■ TASK STATEMENT
Set down only the lines running from the one with "The build123d and" to the one with "row: The row that it holds.", both lines included, exactly as they stand, please.

** BEGIN DATA FOR THIS EXERCISE **

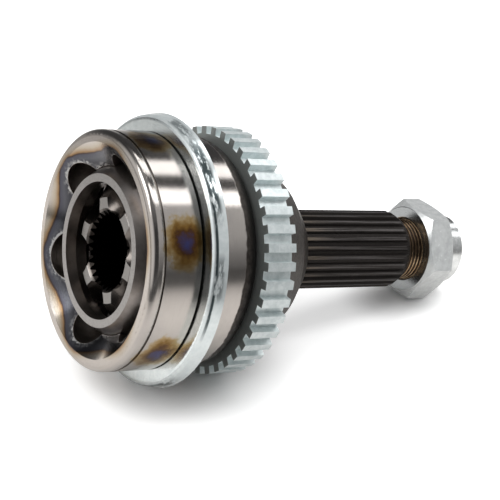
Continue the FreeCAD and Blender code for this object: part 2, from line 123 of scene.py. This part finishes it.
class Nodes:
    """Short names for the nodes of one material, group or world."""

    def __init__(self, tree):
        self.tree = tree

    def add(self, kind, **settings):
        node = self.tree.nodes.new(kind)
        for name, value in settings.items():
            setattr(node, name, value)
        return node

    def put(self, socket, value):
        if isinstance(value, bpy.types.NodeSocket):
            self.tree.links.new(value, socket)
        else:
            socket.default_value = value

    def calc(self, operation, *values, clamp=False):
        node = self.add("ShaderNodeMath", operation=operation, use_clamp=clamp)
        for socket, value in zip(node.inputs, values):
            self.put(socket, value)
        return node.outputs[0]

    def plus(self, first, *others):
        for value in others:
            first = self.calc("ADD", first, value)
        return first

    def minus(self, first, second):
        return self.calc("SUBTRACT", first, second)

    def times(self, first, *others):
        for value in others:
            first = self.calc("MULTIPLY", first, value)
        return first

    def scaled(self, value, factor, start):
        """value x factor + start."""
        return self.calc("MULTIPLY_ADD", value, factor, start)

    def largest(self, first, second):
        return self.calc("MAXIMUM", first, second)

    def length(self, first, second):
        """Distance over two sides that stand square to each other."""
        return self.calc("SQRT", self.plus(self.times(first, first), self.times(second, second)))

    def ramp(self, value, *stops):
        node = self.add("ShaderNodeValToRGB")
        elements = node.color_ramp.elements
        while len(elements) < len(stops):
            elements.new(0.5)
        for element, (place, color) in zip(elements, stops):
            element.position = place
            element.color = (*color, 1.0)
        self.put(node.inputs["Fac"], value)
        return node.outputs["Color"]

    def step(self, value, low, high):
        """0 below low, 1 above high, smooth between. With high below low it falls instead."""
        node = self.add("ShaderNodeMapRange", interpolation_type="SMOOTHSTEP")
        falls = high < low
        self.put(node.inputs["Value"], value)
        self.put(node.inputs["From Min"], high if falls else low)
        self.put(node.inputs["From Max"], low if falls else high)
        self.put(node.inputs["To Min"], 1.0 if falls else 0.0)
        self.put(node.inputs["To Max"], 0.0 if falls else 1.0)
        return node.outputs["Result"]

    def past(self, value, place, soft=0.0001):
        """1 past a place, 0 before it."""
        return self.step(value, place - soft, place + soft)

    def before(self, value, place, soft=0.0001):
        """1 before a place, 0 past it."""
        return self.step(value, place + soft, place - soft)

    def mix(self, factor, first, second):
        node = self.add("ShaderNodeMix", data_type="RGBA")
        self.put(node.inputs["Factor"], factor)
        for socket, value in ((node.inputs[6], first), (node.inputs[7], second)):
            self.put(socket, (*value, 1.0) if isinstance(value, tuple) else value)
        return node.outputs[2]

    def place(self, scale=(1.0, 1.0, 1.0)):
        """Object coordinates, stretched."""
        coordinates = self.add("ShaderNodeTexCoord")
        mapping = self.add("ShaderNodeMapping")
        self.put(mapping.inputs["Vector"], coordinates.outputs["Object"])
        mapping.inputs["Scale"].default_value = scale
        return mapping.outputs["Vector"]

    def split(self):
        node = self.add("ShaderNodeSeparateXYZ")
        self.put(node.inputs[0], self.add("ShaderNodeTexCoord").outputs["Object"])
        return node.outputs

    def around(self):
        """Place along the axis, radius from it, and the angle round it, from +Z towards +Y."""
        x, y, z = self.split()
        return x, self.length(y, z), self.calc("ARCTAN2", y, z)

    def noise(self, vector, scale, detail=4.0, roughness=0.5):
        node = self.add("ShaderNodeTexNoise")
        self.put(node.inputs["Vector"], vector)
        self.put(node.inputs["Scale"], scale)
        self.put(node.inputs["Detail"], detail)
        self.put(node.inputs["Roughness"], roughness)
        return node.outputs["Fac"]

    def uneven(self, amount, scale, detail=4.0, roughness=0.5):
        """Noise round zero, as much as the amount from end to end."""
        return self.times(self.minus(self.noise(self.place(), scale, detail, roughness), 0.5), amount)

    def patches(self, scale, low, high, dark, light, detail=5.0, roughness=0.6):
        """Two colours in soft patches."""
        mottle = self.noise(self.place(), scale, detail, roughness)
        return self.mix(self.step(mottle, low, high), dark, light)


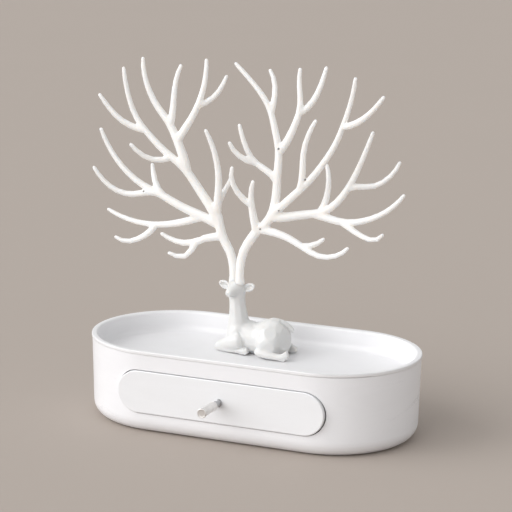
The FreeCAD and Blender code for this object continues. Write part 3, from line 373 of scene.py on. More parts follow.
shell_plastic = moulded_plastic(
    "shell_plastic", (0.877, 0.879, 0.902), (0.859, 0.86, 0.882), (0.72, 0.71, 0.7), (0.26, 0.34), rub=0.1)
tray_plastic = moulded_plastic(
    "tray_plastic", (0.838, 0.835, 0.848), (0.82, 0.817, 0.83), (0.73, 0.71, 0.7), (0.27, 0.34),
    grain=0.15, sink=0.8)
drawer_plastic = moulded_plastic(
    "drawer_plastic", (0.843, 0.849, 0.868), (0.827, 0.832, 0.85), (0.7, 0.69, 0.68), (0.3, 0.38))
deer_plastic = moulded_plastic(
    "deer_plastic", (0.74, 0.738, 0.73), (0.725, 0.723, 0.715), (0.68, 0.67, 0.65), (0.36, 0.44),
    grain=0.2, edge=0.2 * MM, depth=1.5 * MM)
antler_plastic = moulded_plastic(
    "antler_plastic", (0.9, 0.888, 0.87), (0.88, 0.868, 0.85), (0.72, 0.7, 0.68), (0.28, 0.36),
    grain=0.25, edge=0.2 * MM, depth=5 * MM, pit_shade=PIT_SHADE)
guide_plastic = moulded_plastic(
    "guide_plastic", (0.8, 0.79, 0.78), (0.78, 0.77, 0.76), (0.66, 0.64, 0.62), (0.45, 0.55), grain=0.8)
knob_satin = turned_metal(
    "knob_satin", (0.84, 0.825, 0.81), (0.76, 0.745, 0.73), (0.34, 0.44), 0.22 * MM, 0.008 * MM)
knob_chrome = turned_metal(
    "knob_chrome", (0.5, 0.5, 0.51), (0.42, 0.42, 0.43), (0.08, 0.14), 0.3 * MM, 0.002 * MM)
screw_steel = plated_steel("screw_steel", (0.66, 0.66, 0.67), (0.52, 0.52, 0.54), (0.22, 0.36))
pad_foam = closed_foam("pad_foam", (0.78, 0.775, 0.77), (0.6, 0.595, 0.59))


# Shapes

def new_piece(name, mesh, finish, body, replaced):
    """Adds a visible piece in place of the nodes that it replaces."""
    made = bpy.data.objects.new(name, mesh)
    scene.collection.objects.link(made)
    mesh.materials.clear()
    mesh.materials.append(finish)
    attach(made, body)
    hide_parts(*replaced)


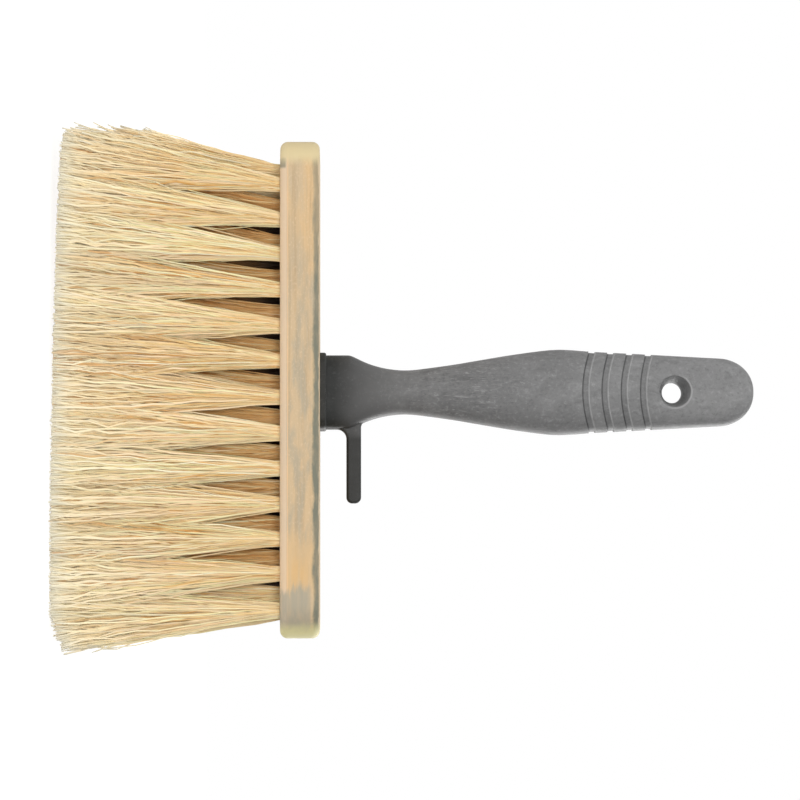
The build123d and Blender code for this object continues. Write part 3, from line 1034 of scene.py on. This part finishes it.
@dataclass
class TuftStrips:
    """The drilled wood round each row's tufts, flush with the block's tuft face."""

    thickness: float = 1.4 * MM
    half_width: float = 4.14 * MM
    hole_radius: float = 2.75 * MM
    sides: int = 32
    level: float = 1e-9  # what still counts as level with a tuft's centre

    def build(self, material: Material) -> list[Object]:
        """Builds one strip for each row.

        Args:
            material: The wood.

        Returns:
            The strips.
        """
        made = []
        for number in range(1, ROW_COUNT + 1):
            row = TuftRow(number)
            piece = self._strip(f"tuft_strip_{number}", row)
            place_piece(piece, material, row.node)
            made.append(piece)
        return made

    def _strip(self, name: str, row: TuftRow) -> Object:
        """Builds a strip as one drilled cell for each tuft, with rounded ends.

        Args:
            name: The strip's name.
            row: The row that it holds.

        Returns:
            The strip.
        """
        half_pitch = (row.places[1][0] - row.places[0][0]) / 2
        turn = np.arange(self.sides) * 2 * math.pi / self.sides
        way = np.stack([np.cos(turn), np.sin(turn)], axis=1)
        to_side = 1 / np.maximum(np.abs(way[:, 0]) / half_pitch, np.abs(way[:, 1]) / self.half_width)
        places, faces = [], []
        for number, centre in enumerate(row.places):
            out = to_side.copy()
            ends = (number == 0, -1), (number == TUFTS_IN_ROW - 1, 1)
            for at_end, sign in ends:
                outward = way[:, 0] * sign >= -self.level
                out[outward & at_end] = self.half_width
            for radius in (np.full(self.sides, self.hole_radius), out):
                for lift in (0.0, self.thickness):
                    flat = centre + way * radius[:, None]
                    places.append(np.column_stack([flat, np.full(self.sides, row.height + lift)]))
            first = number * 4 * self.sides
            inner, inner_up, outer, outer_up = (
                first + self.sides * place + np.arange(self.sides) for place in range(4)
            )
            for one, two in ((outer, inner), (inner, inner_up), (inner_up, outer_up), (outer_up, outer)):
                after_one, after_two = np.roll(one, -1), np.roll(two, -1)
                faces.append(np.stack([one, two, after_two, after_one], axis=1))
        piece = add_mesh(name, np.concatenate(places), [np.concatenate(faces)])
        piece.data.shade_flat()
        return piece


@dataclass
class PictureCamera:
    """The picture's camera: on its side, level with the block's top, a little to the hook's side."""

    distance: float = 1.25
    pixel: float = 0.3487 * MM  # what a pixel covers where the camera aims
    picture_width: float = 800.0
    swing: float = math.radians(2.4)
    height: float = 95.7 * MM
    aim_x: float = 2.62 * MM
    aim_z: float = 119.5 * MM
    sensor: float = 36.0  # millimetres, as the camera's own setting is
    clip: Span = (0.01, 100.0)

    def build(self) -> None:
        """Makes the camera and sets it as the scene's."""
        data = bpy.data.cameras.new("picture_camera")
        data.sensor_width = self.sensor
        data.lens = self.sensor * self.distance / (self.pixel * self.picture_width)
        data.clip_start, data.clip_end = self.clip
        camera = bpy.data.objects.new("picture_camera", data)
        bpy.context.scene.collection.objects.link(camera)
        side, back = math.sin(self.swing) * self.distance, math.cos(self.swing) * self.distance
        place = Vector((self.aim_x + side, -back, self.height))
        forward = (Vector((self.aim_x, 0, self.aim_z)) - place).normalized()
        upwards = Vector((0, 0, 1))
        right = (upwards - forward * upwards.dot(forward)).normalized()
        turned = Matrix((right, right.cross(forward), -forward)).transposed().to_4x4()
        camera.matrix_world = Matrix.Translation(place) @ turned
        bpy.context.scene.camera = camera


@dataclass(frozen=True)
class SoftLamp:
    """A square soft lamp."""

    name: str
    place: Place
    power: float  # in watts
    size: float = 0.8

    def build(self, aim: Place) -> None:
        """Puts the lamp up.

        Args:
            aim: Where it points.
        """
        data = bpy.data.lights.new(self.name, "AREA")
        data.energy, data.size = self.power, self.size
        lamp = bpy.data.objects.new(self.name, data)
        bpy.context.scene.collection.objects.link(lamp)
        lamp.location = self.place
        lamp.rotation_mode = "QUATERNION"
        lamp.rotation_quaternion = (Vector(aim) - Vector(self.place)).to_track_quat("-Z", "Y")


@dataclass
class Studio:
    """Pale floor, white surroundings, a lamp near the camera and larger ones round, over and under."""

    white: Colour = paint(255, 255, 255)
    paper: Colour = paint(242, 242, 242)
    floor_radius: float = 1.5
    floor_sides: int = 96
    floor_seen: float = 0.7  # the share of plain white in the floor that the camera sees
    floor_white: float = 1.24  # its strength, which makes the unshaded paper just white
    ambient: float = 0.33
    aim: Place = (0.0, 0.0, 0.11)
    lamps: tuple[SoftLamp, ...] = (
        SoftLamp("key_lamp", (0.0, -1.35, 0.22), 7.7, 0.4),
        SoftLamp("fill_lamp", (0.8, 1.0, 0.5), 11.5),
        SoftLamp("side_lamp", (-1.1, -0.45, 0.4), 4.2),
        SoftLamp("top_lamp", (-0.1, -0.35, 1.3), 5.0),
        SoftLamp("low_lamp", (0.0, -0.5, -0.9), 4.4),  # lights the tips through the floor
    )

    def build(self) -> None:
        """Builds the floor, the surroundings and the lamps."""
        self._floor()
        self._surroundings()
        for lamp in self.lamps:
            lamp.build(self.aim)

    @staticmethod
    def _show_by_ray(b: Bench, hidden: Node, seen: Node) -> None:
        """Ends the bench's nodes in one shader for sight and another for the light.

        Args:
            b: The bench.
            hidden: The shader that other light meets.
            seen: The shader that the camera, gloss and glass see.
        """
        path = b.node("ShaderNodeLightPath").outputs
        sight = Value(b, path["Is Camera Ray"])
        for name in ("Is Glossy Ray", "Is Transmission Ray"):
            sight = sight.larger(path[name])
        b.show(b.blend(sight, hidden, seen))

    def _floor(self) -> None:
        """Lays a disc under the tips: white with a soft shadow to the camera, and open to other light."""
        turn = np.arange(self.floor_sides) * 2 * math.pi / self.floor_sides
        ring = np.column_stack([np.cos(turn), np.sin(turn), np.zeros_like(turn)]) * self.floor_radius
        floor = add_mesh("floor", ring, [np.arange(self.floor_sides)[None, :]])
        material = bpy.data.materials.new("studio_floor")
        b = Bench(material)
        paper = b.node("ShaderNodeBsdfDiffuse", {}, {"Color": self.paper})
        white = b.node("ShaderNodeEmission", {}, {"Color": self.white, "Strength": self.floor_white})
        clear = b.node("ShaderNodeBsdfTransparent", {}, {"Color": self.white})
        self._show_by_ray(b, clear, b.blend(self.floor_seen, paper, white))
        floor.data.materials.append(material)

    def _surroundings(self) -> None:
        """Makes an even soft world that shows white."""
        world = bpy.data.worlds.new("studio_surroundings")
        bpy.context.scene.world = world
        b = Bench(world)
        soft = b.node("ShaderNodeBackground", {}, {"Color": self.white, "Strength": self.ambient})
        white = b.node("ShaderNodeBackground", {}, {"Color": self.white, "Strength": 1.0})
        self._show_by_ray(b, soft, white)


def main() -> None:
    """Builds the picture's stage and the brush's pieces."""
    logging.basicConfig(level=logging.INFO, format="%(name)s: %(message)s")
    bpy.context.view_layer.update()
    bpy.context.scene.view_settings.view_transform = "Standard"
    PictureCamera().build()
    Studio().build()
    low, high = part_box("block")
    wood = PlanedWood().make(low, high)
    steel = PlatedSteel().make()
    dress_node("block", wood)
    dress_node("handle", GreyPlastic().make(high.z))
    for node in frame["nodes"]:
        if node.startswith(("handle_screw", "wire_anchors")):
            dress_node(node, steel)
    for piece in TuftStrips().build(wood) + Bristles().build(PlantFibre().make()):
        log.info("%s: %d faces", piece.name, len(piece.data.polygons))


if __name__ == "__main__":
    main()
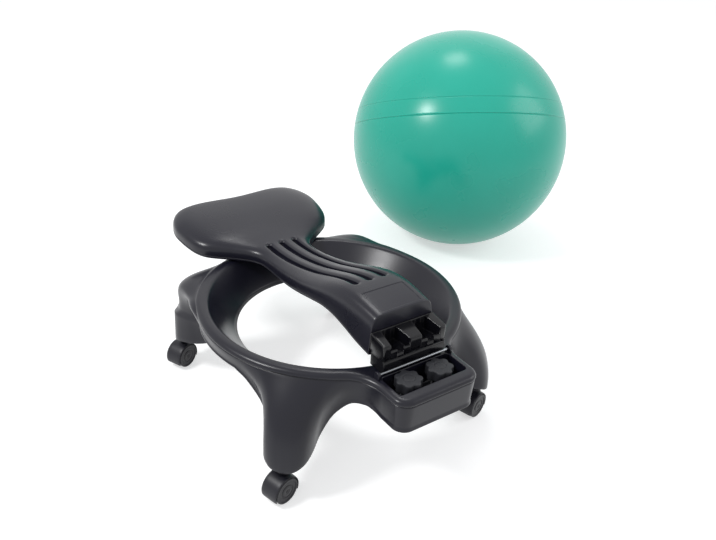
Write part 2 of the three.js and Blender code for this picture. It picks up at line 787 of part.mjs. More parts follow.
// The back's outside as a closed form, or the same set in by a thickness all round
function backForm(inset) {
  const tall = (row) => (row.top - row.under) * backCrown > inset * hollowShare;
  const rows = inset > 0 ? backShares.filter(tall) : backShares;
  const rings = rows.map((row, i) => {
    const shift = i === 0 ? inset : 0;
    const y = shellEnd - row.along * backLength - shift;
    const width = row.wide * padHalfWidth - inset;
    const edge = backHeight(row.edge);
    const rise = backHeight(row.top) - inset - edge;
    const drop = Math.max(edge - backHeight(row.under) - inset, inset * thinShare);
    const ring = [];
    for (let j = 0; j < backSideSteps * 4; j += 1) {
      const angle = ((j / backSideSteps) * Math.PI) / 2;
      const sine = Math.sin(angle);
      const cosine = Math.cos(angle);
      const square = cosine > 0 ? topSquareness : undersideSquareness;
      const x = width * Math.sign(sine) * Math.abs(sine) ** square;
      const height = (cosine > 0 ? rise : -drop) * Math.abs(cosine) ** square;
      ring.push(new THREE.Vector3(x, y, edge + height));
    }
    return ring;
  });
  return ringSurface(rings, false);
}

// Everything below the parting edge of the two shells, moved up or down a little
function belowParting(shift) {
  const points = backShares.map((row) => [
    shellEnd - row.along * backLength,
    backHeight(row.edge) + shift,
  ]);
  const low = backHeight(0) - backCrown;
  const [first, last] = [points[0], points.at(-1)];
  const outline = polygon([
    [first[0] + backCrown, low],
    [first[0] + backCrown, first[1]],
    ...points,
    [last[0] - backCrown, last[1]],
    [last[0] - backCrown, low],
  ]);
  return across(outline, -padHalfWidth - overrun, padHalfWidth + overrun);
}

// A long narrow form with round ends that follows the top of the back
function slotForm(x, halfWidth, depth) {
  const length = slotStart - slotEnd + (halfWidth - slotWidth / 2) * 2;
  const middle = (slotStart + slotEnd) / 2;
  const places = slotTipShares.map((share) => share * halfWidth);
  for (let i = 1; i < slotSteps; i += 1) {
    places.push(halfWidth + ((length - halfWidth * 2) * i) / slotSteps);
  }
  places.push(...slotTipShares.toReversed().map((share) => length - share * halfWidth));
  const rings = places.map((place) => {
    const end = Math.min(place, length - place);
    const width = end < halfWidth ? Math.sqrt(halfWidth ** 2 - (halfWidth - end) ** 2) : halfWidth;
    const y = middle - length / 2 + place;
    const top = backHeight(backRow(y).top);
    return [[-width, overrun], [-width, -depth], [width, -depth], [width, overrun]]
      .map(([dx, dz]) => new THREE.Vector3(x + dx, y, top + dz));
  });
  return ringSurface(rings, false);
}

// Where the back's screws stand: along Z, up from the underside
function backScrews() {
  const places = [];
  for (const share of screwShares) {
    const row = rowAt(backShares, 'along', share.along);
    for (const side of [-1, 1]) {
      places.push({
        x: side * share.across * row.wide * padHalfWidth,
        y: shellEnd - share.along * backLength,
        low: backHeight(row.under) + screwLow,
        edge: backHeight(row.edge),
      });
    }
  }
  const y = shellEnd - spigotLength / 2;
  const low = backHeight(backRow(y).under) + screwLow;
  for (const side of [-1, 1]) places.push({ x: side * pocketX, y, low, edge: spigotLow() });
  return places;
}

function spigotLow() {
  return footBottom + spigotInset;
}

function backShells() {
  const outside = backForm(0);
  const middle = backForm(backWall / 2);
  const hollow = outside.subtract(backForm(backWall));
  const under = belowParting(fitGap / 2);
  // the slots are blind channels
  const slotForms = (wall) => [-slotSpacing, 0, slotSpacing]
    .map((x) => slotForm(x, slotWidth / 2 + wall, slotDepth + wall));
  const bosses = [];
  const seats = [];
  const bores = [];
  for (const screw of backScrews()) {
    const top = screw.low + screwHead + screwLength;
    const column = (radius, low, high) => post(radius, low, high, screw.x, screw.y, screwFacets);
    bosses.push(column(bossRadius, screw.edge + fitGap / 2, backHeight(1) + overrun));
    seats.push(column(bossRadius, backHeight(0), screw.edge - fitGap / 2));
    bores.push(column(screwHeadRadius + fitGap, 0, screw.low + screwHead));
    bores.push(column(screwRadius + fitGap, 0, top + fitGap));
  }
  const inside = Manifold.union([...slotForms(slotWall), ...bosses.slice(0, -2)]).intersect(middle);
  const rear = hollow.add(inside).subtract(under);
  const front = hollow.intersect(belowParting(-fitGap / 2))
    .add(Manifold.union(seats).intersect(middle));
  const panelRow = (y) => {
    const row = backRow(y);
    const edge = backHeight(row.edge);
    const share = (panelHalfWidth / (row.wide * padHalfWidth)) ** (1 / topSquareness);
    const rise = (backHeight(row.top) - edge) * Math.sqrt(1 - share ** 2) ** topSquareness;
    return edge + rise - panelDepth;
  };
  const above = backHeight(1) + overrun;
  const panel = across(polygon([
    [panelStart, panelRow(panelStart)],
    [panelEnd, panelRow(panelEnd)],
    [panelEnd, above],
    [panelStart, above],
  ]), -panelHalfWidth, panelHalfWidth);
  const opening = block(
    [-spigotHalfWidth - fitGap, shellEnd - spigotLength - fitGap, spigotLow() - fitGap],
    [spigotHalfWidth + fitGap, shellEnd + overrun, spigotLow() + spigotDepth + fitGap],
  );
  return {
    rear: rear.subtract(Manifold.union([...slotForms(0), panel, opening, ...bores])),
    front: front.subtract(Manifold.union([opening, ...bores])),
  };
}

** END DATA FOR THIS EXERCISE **

■ EXERCISE SOLUTION
The build123d and Blender code for this object continues. Write part 3, from line 1034 of scene.py on. This part finishes it.
@dataclass
class TuftStrips:
    """The drilled wood round each row's tufts, flush with the block's tuft face."""

    thickness: float = 1.4 * MM
    half_width: float = 4.14 * MM
    hole_radius: float = 2.75 * MM
    sides: int = 32
    level: float = 1e-9  # what still counts as level with a tuft's centre

    def build(self, material: Material) -> list[Object]:
        """Builds one strip for each row.

        Args:
            material: The wood.

        Returns:
            The strips.
        """
        made = []
        for number in range(1, ROW_COUNT + 1):
            row = TuftRow(number)
            piece = self._strip(f"tuft_strip_{number}", row)
            place_piece(piece, material, row.node)
            made.append(piece)
        return made

    def _strip(self, name: str, row: TuftRow) -> Object:
        """Builds a strip as one drilled cell for each tuft, with rounded ends.

        Args:
            name: The strip's name.
            row: The row that it holds.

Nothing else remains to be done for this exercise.